The department will strengthen Australia's strategic engagement in the North Asian region by building on existing cooperative arrangements and bilateral dialogues. In particular, we will further develop strategic cooperation with Japan, including through the Australia–Japan foreign and defence ministers 2+2 mechanism and the Australia–Japan–United States Trilateral Strategic Dialogue. We will also seek to conduct an inaugural Australia–Republic of Korea 2+2 meeting of foreign and defence ministers.

The department will further promote Australia's economic interests in North Asian markets, particularly by continuing to lead FTA negotiations with the ROK, Japan and China. We will take forward Australia's trade and investment strategy with China, including in services and agriculture, and deepen our relationships with key Chinese provinces, including with Guangzhou through a new economic cooperation agreement, and with Sichuan and neighbouring provinces in western China with the opening of the new consulate-general in Chengdu. We will support development of closer economic cooperation with Japan, including on infrastructure through the Australia–Japan Infrastructure Dialogue, and the ROK. Australia's growing ties with Mongolia will be supported through our new consulate-general in Ulaanbaatar.

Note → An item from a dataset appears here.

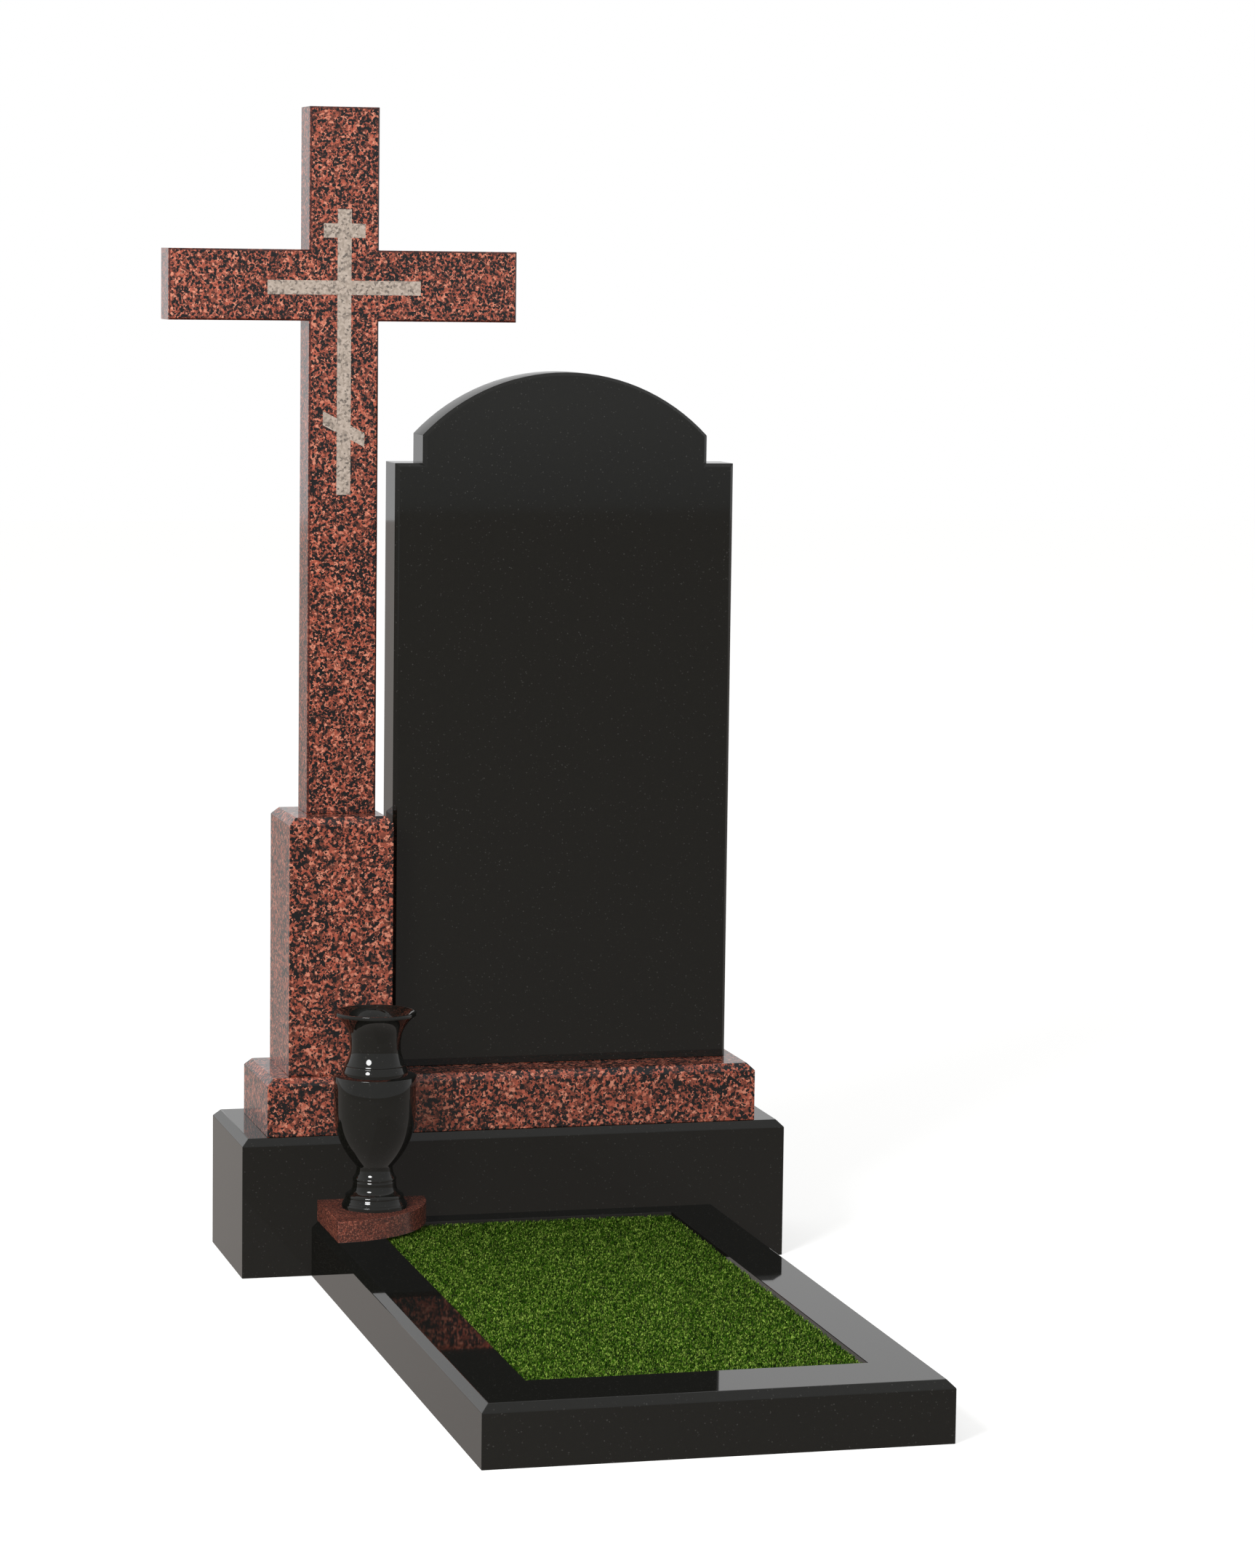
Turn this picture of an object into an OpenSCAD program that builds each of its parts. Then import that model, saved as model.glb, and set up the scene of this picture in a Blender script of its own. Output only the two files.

The department will continue to focus its advocacy efforts on key issues with the region's major global players, China, Japan and the ROK: issues such as climate change, international financial governance, and regional architecture. We will continue to co-chair with Japan the Non-Proliferation and Disarmament Initiative to advance global nuclear disarmament and non-proliferation objectives. We will work with regional partners and the United States to encourage a negotiated settlement of the DPRK nuclear issue.